WORK TO BE COMPLETED =>
Every line must be returned precisely as it is written.

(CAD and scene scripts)
>> START

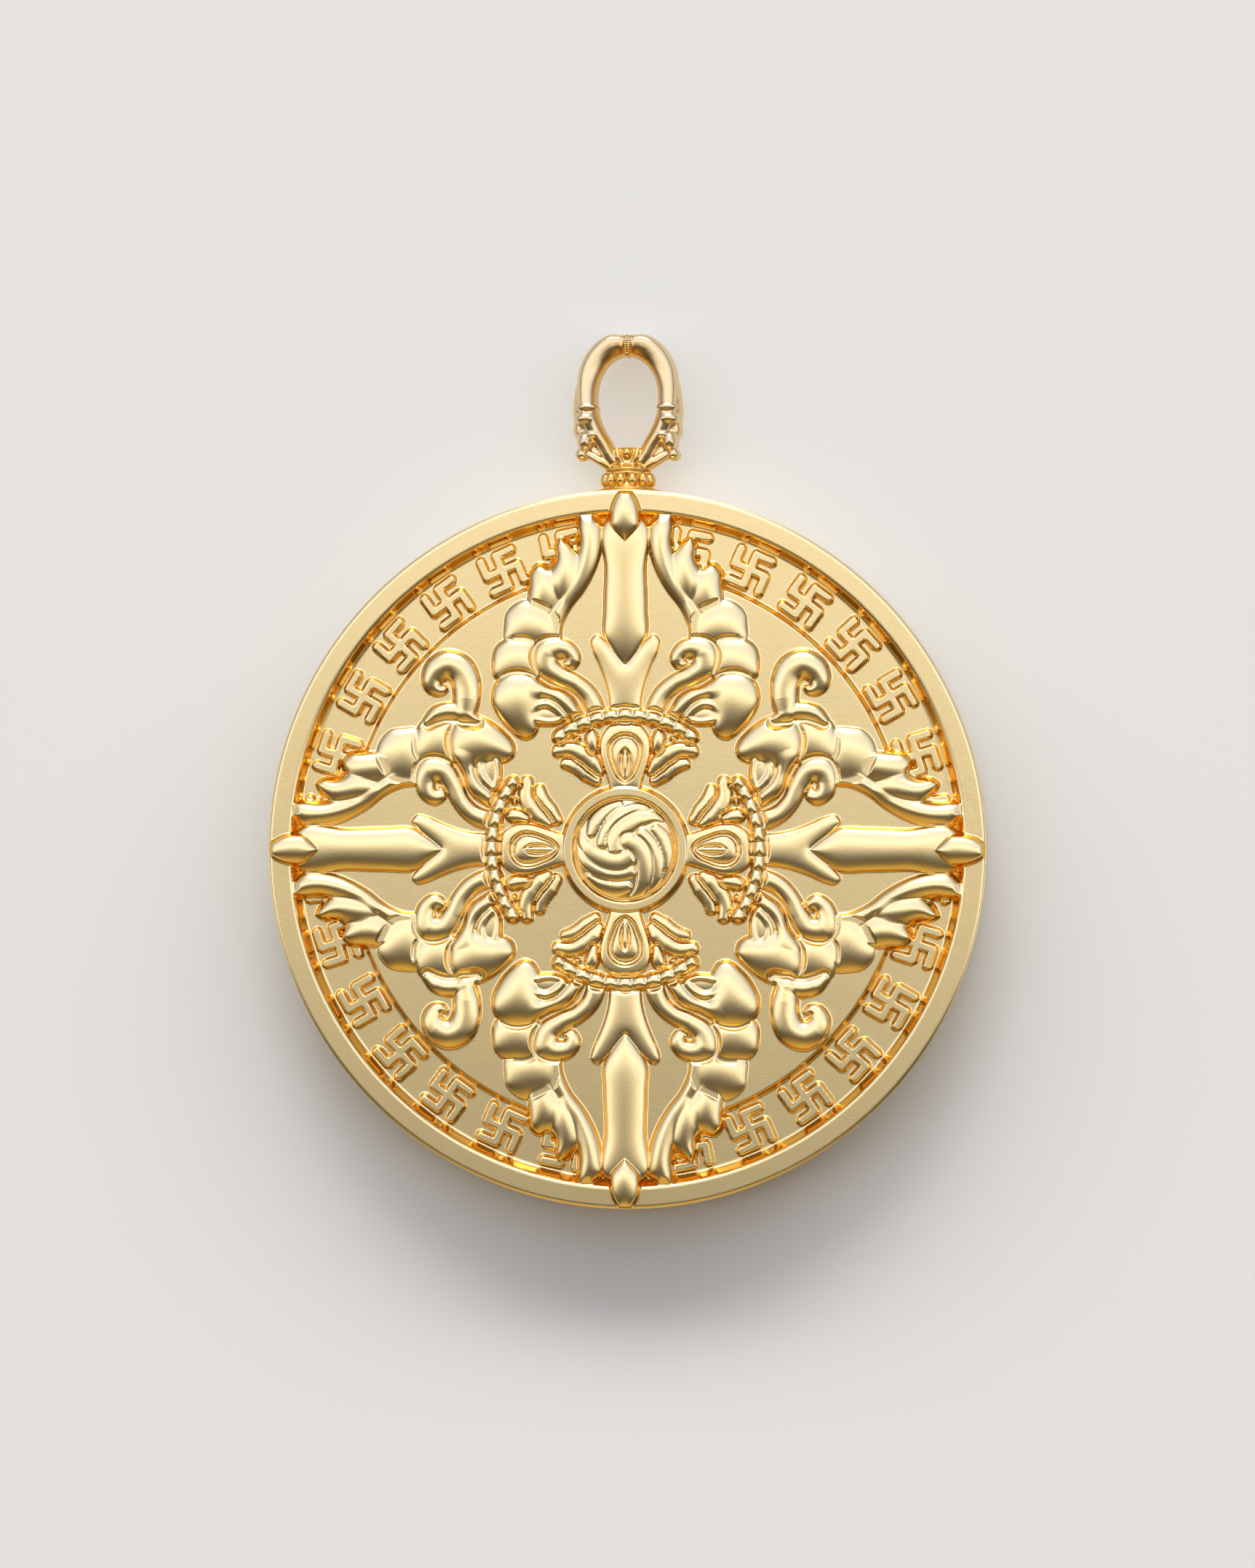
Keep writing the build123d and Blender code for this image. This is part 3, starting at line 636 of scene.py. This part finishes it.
def satin_gold():
    """Gold plating on fine-blasted brass: the blast's 0.05 mm pits spread the light, so slopes glow
    softly. Steep walls, which see only other gold, get a painted deeper orange: painted reflection
    of that gold, added on top of the real bounces between the walls."""
    material, tree = new_material("satin_blasted_gold")
    place = node(tree, "ShaderNodeTexCoord").outputs["Object"]
    pits = noise_bump(tree, place, 14000.0, 2.0, 0.14, 0.00002)
    bump = noise_bump(tree, place, 700.0, 1.0, 0.04, 0.00006, under=pits)
    steep = node(tree, "ShaderNodeAttribute", attribute_name="steep").outputs["Fac"]
    # Deeper orange on steep walls is painted reflection of the surrounding gold, not the plating's own
    # colour
    colour = mixed(tree, steep, "#F7DFA4", "#EFC36C")
    rough = ranged(tree, steep, 0.0, 1.0, 0.3, 0.2)
    shader = node(tree, "ShaderNodeBsdfPrincipled",
                  [(bump, "Normal"), (rough, "Roughness"), (colour, "Base Color")], Metallic=1.0)
    shader.inputs["Specular Tint"].default_value = linear("#FFDC94")
    node(tree, "ShaderNodeOutputMaterial", [(shader.outputs["BSDF"], "Surface")])
    return material


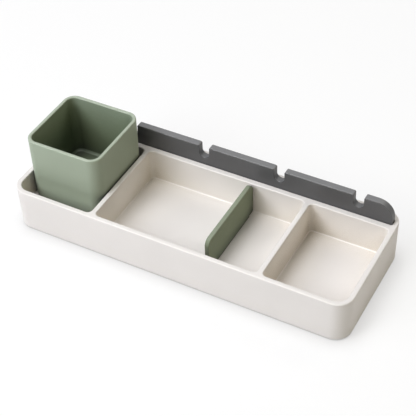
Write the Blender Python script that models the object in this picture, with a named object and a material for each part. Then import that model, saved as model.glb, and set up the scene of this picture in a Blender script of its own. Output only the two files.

>> END

FULL OUTPUT =>
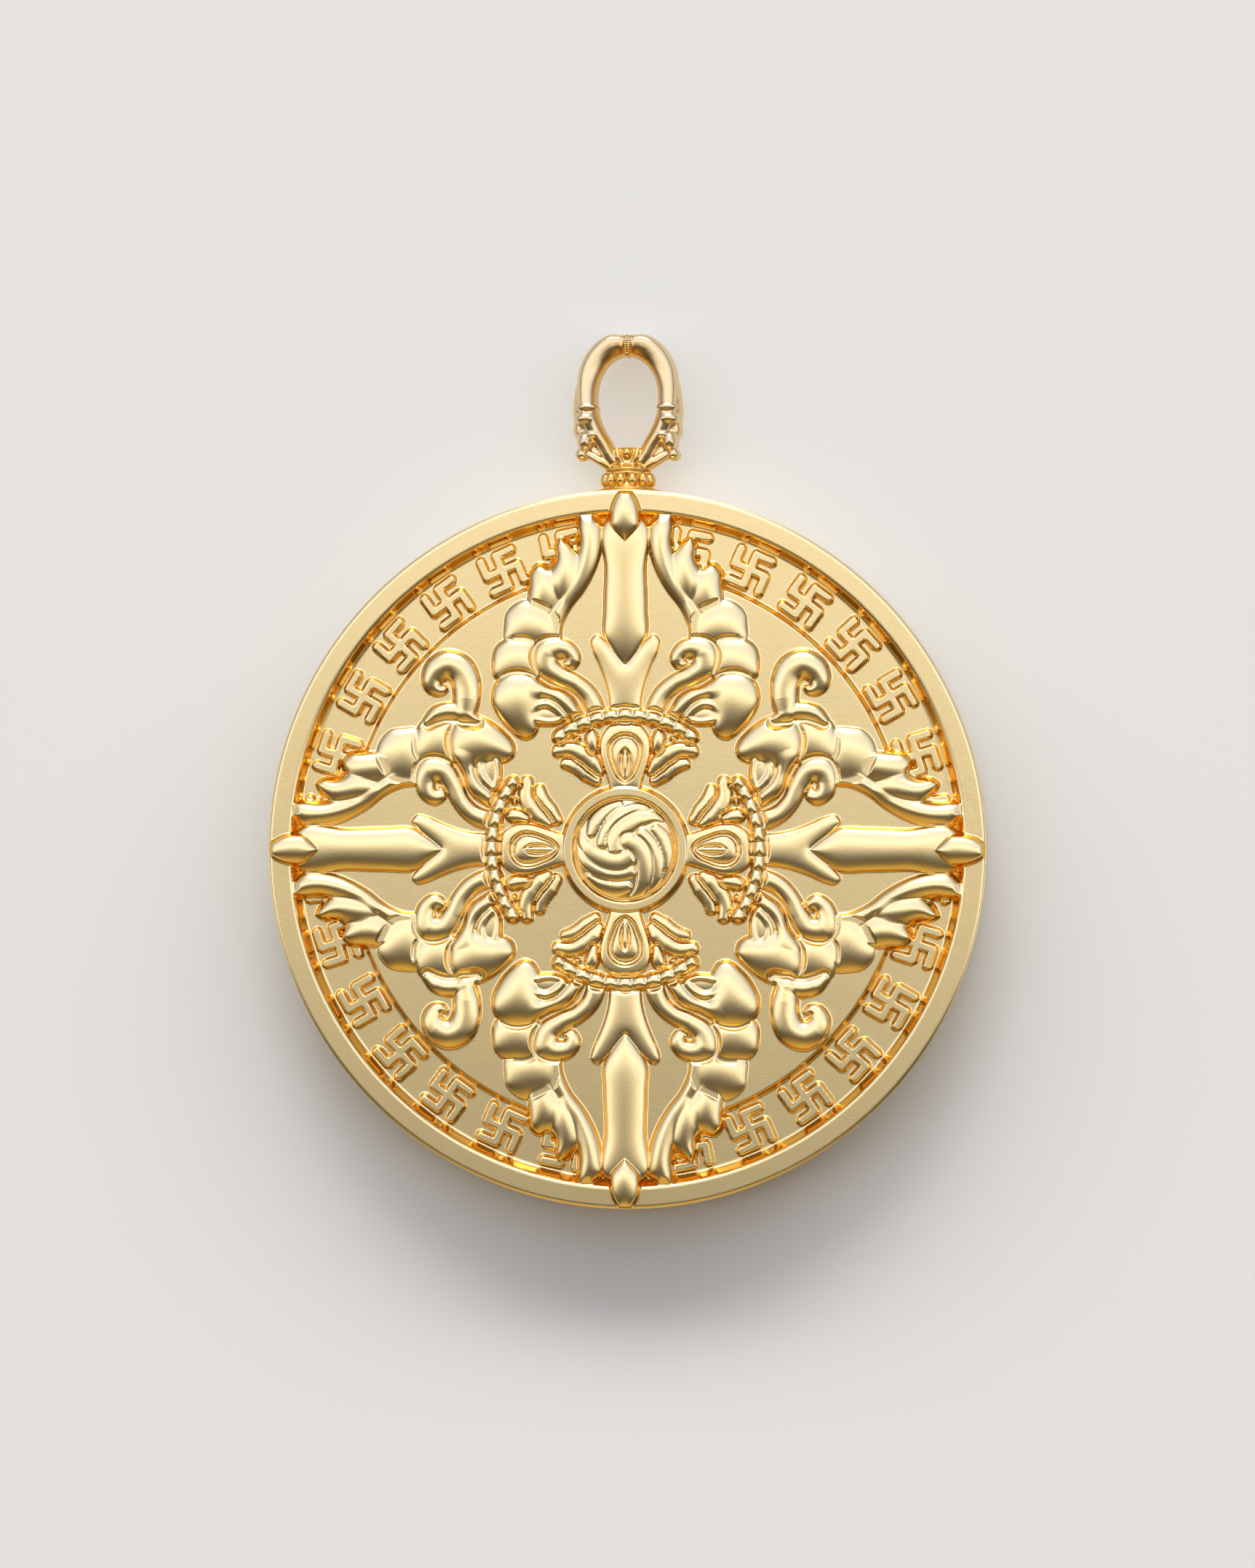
Keep writing the build123d and Blender code for this image. This is part 3, starting at line 636 of scene.py. This part finishes it.
def satin_gold():
    """Gold plating on fine-blasted brass: the blast's 0.05 mm pits spread the light, so slopes glow
    softly. Steep walls, which see only other gold, get a painted deeper orange: painted reflection
    of that gold, added on top of the real bounces between the walls."""
    material, tree = new_material("satin_blasted_gold")
    place = node(tree, "ShaderNodeTexCoord").outputs["Object"]
    pits = noise_bump(tree, place, 14000.0, 2.0, 0.14, 0.00002)
    bump = noise_bump(tree, place, 700.0, 1.0, 0.04, 0.00006, under=pits)
    steep = node(tree, "ShaderNodeAttribute", attribute_name="steep").outputs["Fac"]
    # Deeper orange on steep walls is painted reflection of the surrounding gold, not the plating's own
    # colour
    colour = mixed(tree, steep, "#F7DFA4", "#EFC36C")
    rough = ranged(tree, steep, 0.0, 1.0, 0.3, 0.2)
    shader = node(tree, "ShaderNodeBsdfPrincipled",
                  [(bump, "Normal"), (rough, "Roughness"), (colour, "Base Color")], Metallic=1.0)
    shader.inputs["Specular Tint"].default_value = linear("#FFDC94")
    node(tree, "ShaderNodeOutputMaterial", [(shader.outputs["BSDF"], "Surface")])
    return material


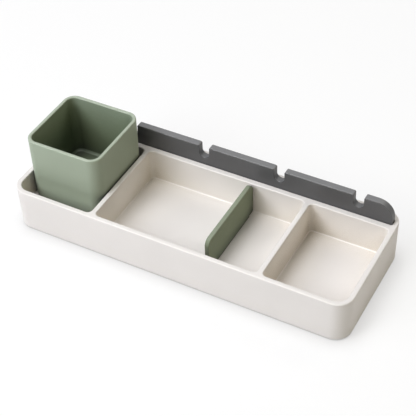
Write the Blender Python script that models the object in this picture, with a named object and a material for each part. Then import that model, saved as model.glb, and set up the scene of this picture in a Blender script of its own. Output only the two files.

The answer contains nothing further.